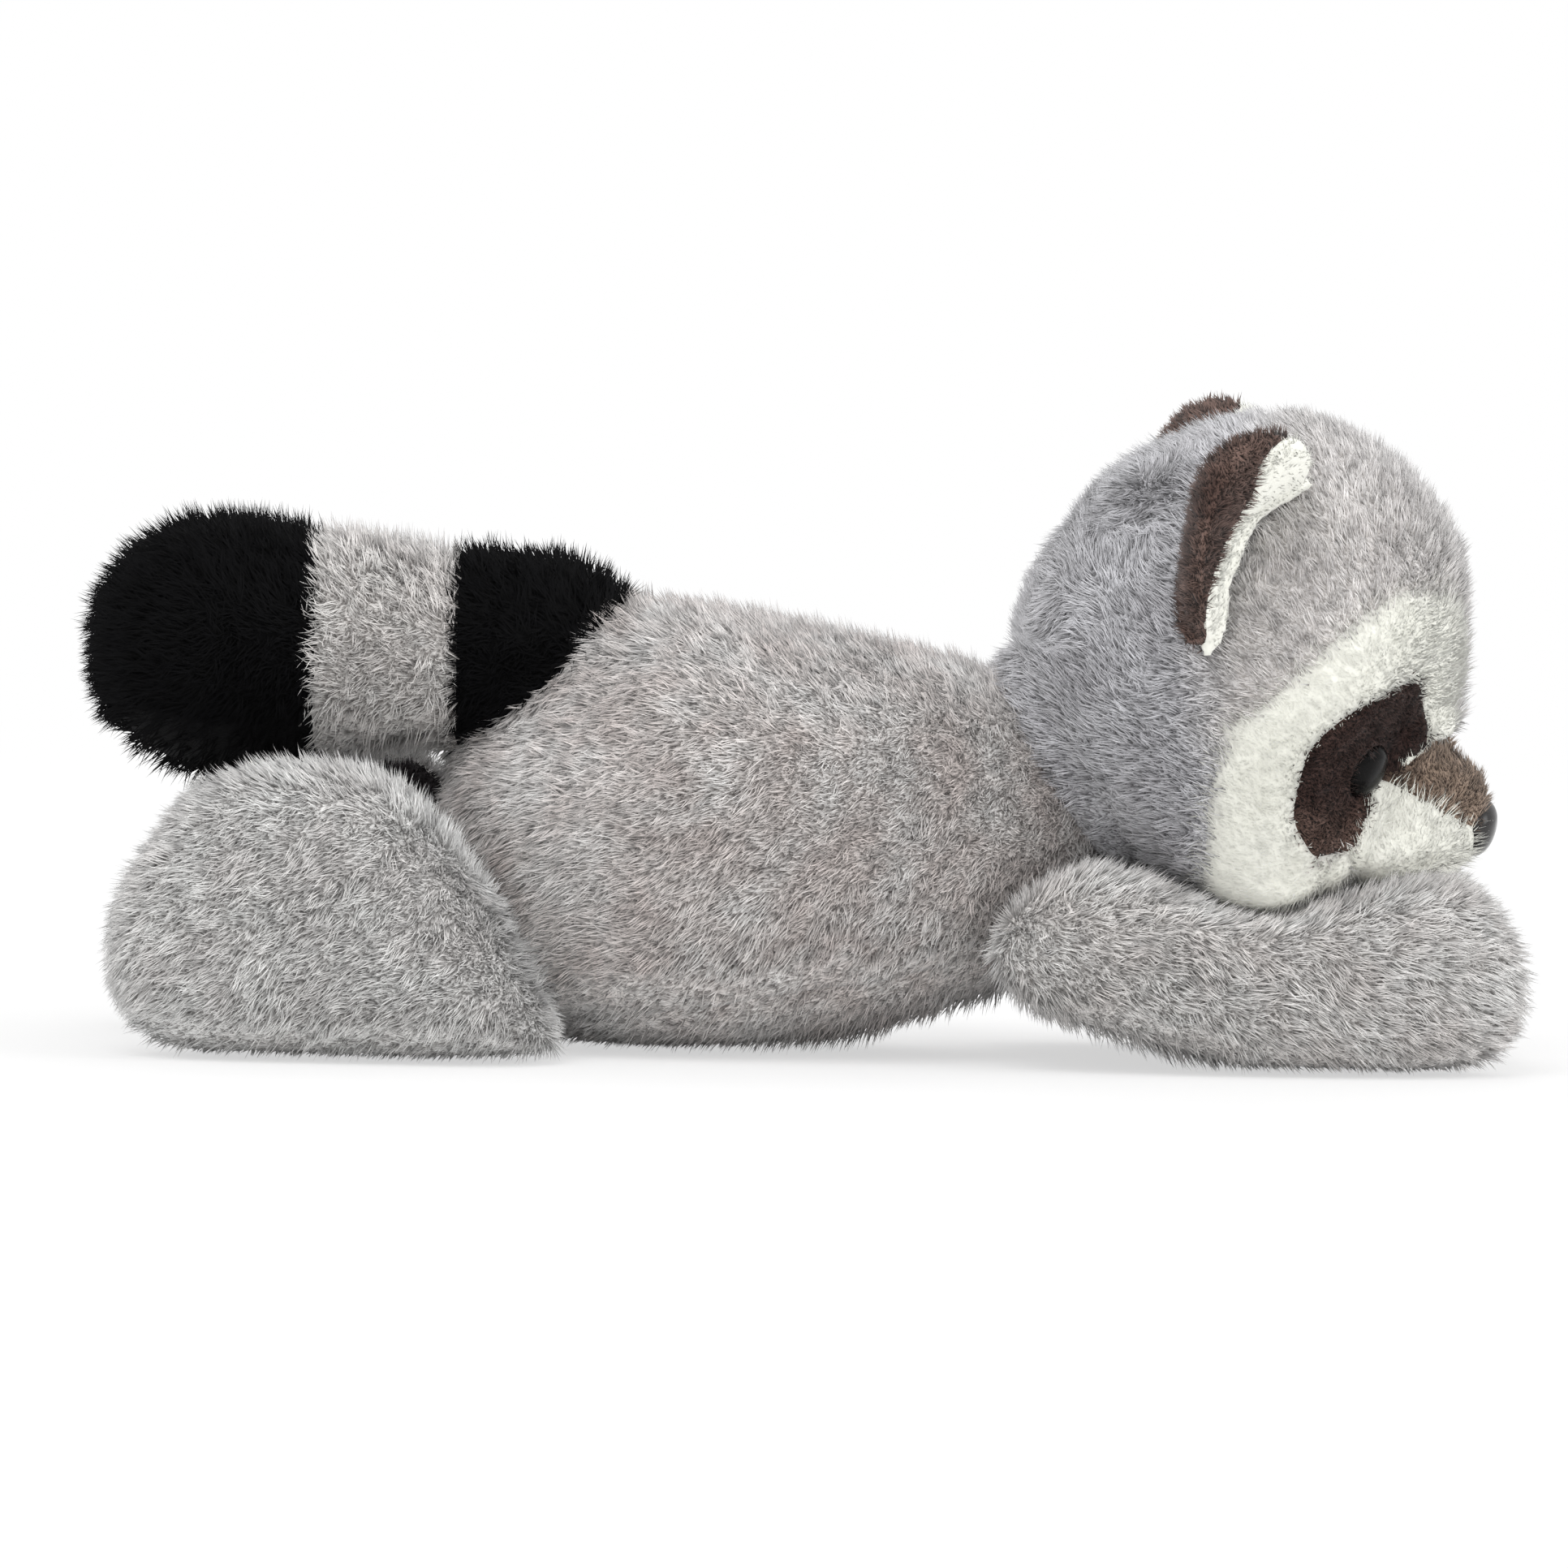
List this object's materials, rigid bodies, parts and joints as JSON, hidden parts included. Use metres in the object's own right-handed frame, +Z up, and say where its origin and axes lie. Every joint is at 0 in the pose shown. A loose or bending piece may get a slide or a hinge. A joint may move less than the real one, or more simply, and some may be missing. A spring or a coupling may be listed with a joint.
{
  "type": "plush raccoon",
  "caption": "Plush raccoon lying on its belly with its chin on its front paws, a ringed tail and a dark mask round moulded eyes.",
  "frame": {"origin": "on the floor, under the middle of the bounding box", "axes": "+X from the tail to the nose, +Y to the raccoon's left, +Z up; the raccoon is the same on both sides of the XZ plane"},
  "size_m": [0.2976, 0.1426, 0.1343],
  "materials": {
    "grey_plush": "long grey pile, darker at the roots",
    "white_plush": "short off-white pile",
    "brown_plush": "short dark brown pile",
    "muzzle_plush": "short brown pile",
    "black_plush": "long black pile",
    "charcoal_plush": "short dark pile",
    "moulded_plastic": "polished black",
    "washer_plastic": "plain moulded white"
  },
  "bodies": {
    "root": {"body": "grey_plush", "belly_panel": "grey_plush", "head": "grey_plush", "forehead_panel": "grey_plush", "mask_panel_right": "white_plush", "mask_panel_left": "white_plush", "eye_patch_right": "brown_plush", "eye_patch_left": "brown_plush", "muzzle_top": "muzzle_plush", "muzzle_lower": "white_plush", "ear_back_right": "brown_plush", "ear_back_left": "brown_plush", "ear_lining_right": "white_plush", "ear_lining_left": "white_plush", "arm_right": "grey_plush", "arm_left": "grey_plush", "leg_right": "grey_plush", "leg_left": "grey_plush", "sole_right": "charcoal_plush", "sole_left": "charcoal_plush", "tail_tip": "black_plush", "tail_band": "grey_plush", "tail_root": "black_plush", "eye_right": "moulded_plastic", "eye_left": "moulded_plastic", "nose": "moulded_plastic", "eye_washer_right": "washer_plastic", "eye_washer_left": "washer_plastic", "nose_washer": "washer_plastic"}
  },
  "joints": []
}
..........
» DIRECTION
Copy all lines in the listing above where the string "joints" appears.

» ANSWER TO THIS PROBLEM
List this object's materials, rigid bodies, parts and joints as JSON, hidden parts included. Use metres in the object's own right-handed frame, +Z up, and say where its origin and axes lie. Every joint is at 0 in the pose shown. A loose or bending piece may get a slide or a hinge. A joint may move less than the real one, or more simply, and some may be missing. A spring or a coupling may be listed with a joint.
  "joints": []